* [WHAT NEEDS TO BE DONE]: Output the material beneath exactly, leaving nothing out.
***
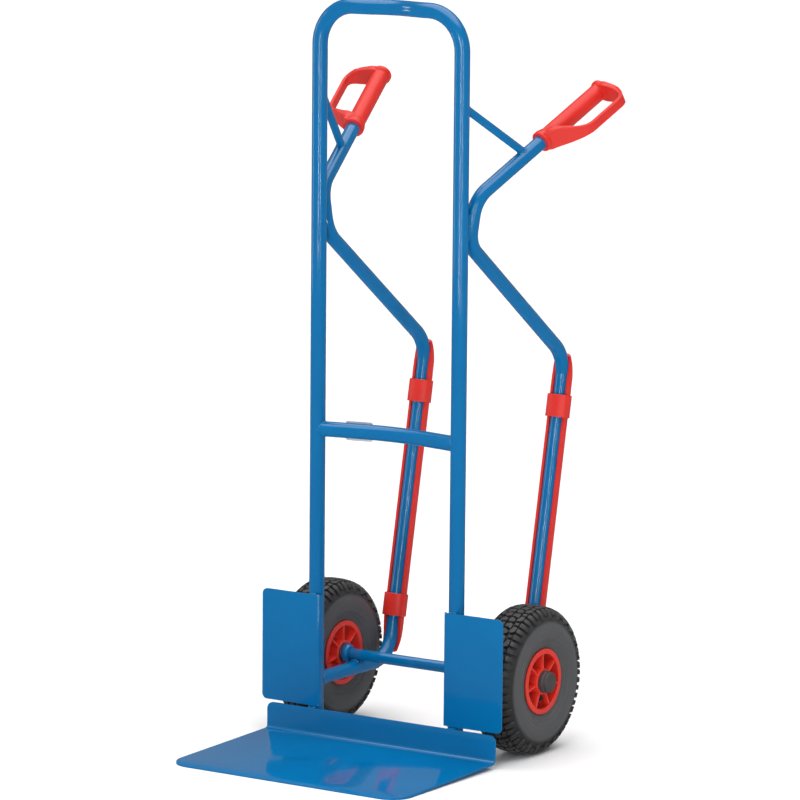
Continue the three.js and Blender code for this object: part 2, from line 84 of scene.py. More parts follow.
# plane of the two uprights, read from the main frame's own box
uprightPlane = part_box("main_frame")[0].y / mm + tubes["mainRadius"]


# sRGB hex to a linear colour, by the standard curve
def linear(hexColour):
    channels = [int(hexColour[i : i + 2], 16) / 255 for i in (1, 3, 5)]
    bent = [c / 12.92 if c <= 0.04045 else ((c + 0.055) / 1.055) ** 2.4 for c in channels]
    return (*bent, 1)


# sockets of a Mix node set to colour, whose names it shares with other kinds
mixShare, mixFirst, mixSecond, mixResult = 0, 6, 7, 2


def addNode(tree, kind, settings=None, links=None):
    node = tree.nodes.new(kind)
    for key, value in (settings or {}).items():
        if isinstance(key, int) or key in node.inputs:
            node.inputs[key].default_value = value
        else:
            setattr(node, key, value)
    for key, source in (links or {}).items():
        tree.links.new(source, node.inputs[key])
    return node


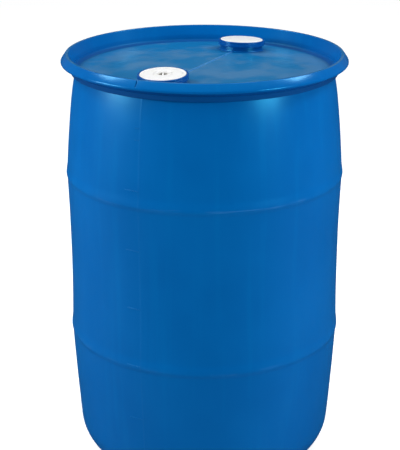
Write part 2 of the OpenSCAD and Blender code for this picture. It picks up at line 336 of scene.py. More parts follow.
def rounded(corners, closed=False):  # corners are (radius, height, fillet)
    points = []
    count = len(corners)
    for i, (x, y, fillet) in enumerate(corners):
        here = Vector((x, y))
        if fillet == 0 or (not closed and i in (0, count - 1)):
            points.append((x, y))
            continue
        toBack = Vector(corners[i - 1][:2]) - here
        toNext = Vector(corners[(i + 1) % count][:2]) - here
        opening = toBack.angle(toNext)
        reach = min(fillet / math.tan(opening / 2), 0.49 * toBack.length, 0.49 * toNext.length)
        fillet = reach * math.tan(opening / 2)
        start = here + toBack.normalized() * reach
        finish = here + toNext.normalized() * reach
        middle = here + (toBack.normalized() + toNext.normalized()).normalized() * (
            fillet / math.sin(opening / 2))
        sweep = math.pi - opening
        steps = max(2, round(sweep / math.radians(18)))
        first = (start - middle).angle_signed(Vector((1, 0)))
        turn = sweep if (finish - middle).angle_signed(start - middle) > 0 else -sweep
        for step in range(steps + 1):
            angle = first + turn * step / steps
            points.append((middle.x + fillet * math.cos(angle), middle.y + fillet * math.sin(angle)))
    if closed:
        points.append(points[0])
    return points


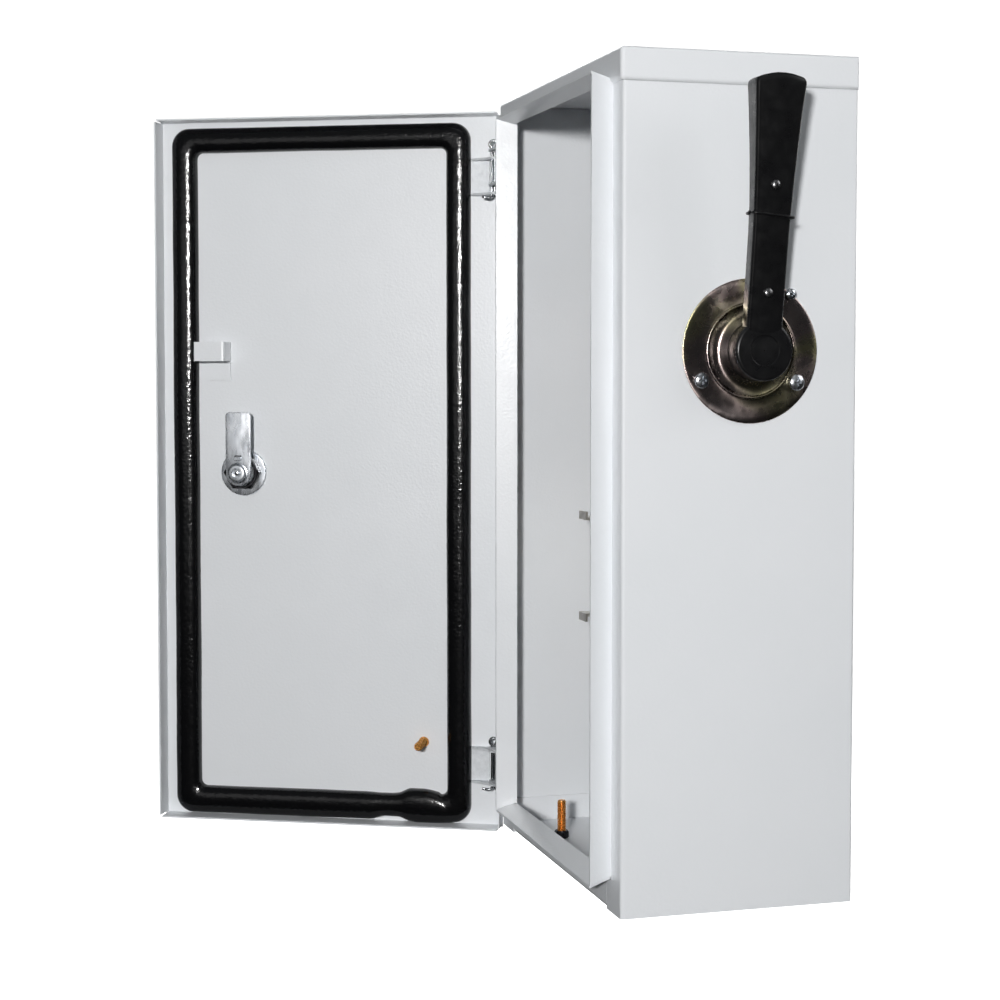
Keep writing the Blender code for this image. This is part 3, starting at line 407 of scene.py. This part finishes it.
***
* [ANSWER TO THIS TASK]:
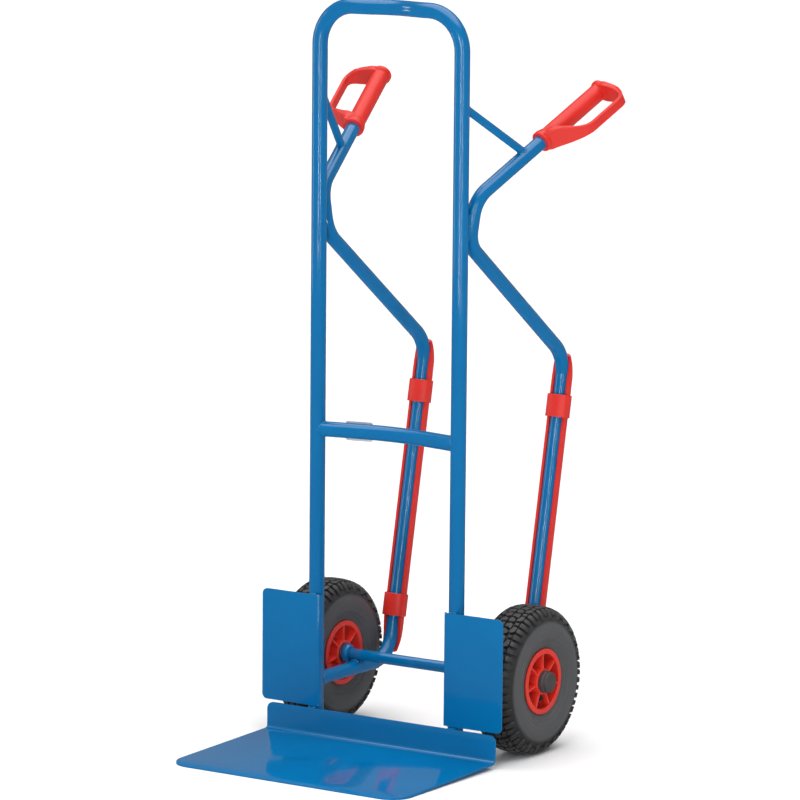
Continue the three.js and Blender code for this object: part 2, from line 84 of scene.py. More parts follow.
# plane of the two uprights, read from the main frame's own box
uprightPlane = part_box("main_frame")[0].y / mm + tubes["mainRadius"]


# sRGB hex to a linear colour, by the standard curve
def linear(hexColour):
    channels = [int(hexColour[i : i + 2], 16) / 255 for i in (1, 3, 5)]
    bent = [c / 12.92 if c <= 0.04045 else ((c + 0.055) / 1.055) ** 2.4 for c in channels]
    return (*bent, 1)


# sockets of a Mix node set to colour, whose names it shares with other kinds
mixShare, mixFirst, mixSecond, mixResult = 0, 6, 7, 2


def addNode(tree, kind, settings=None, links=None):
    node = tree.nodes.new(kind)
    for key, value in (settings or {}).items():
        if isinstance(key, int) or key in node.inputs:
            node.inputs[key].default_value = value
        else:
            setattr(node, key, value)
    for key, source in (links or {}).items():
        tree.links.new(source, node.inputs[key])
    return node


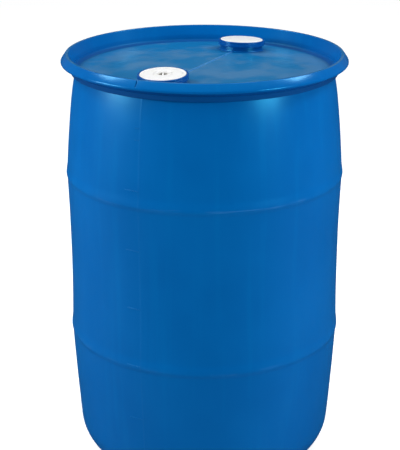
Write part 2 of the OpenSCAD and Blender code for this picture. It picks up at line 336 of scene.py. More parts follow.
def rounded(corners, closed=False):  # corners are (radius, height, fillet)
    points = []
    count = len(corners)
    for i, (x, y, fillet) in enumerate(corners):
        here = Vector((x, y))
        if fillet == 0 or (not closed and i in (0, count - 1)):
            points.append((x, y))
            continue
        toBack = Vector(corners[i - 1][:2]) - here
        toNext = Vector(corners[(i + 1) % count][:2]) - here
        opening = toBack.angle(toNext)
        reach = min(fillet / math.tan(opening / 2), 0.49 * toBack.length, 0.49 * toNext.length)
        fillet = reach * math.tan(opening / 2)
        start = here + toBack.normalized() * reach
        finish = here + toNext.normalized() * reach
        middle = here + (toBack.normalized() + toNext.normalized()).normalized() * (
            fillet / math.sin(opening / 2))
        sweep = math.pi - opening
        steps = max(2, round(sweep / math.radians(18)))
        first = (start - middle).angle_signed(Vector((1, 0)))
        turn = sweep if (finish - middle).angle_signed(start - middle) > 0 else -sweep
        for step in range(steps + 1):
            angle = first + turn * step / steps
            points.append((middle.x + fillet * math.cos(angle), middle.y + fillet * math.sin(angle)))
    if closed:
        points.append(points[0])
    return points


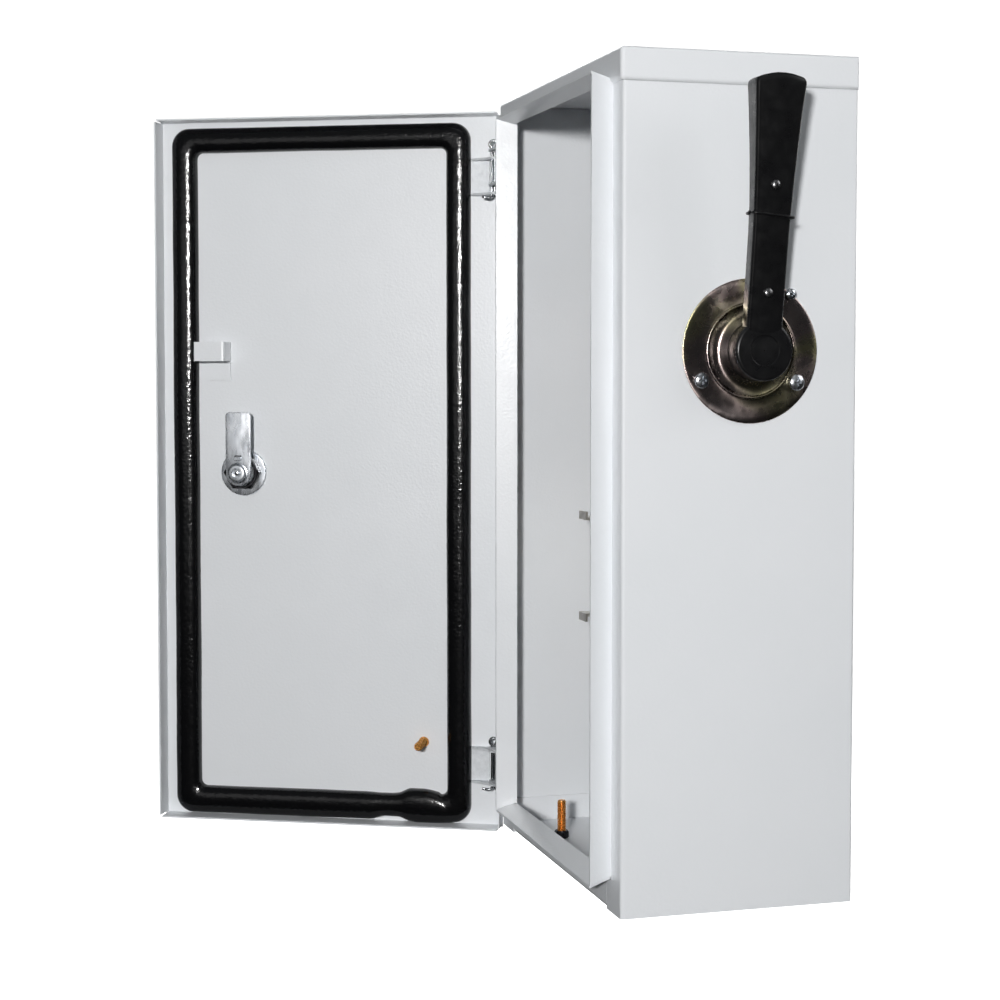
Keep writing the Blender code for this image. This is part 3, starting at line 407 of scene.py. This part finishes it.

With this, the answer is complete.